Breyer, Scalia, and Clement Go Trolling South of the Border

January 9th, 2013

From argument in Maracich v. Spears.

JUSTICE BREYER: I want it south of that, and now you will tell me the words I can use that will both help your client because they will cover this case, but will also be south of that.

JUSTICE SCALIA: What is south? I don’t have a compass here. (Laughter.)

JUSTICE BREYER: South means — south means it does not — you can’t just go and troll for clients simply because you think a defendant has done something wrong, and you have no client.

MR. CLEMENT: If you want to draw the line south of the trolling line, then I think what you would say is this is an easy case because no communication took place until my clients had a client.

And later, Justice Scalia returned to the border.

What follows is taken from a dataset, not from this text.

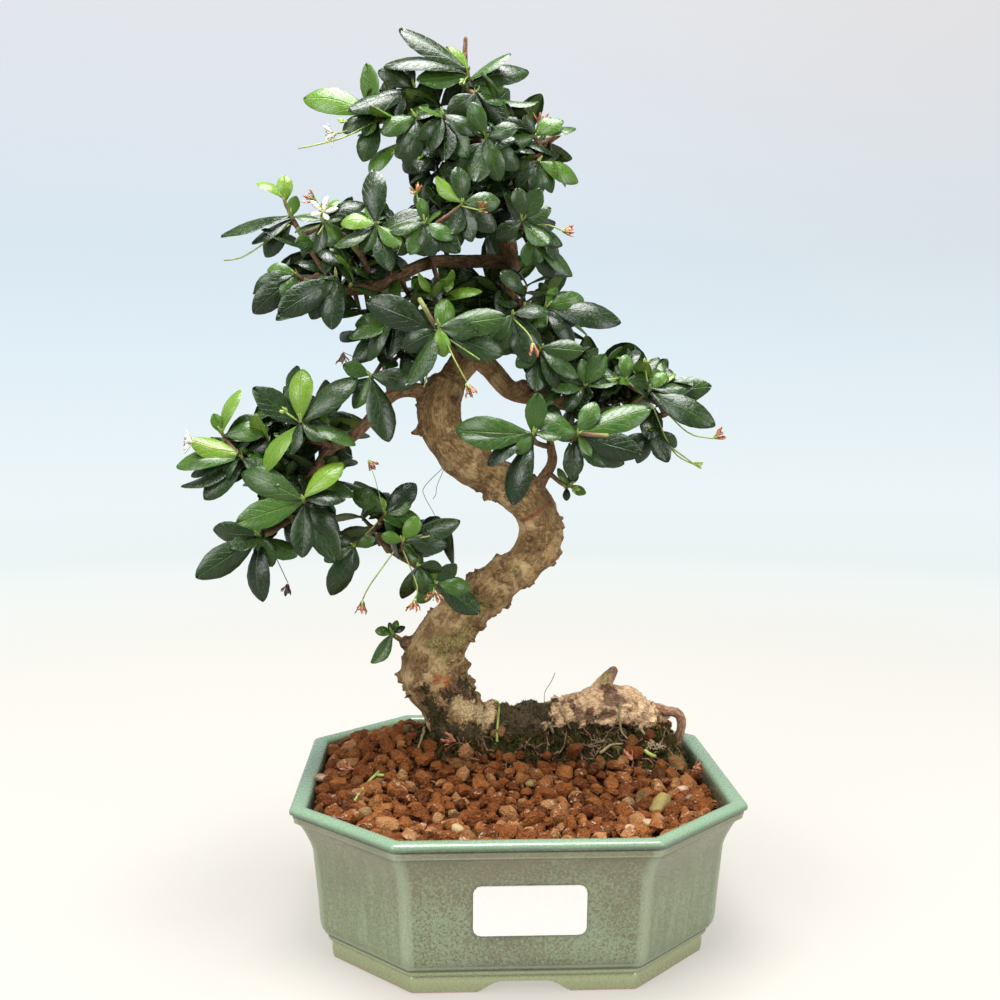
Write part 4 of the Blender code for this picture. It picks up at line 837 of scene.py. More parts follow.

JUSTICE KAGAN: But your line –

­ JUSTICE SCALIA: They’re north of that line, right?

(Laughter.)

As does Justice Breyer.

JUSTICE BREYER: Why don’t you give us the line that’s north. North of trolling.
(Laughter.)

On twitter, I posed a suggestion to Jay Wexler, the resident SCOTUS Laughter expert. I think a new category should be created for Laughter-Assist. Very often Justice Breyer will set up for a joke, and Justice Scalia will swoop in and steal it. SGB should not be left without credit. Maybe a laughter is worth two points, and an assist is worth one? This could work.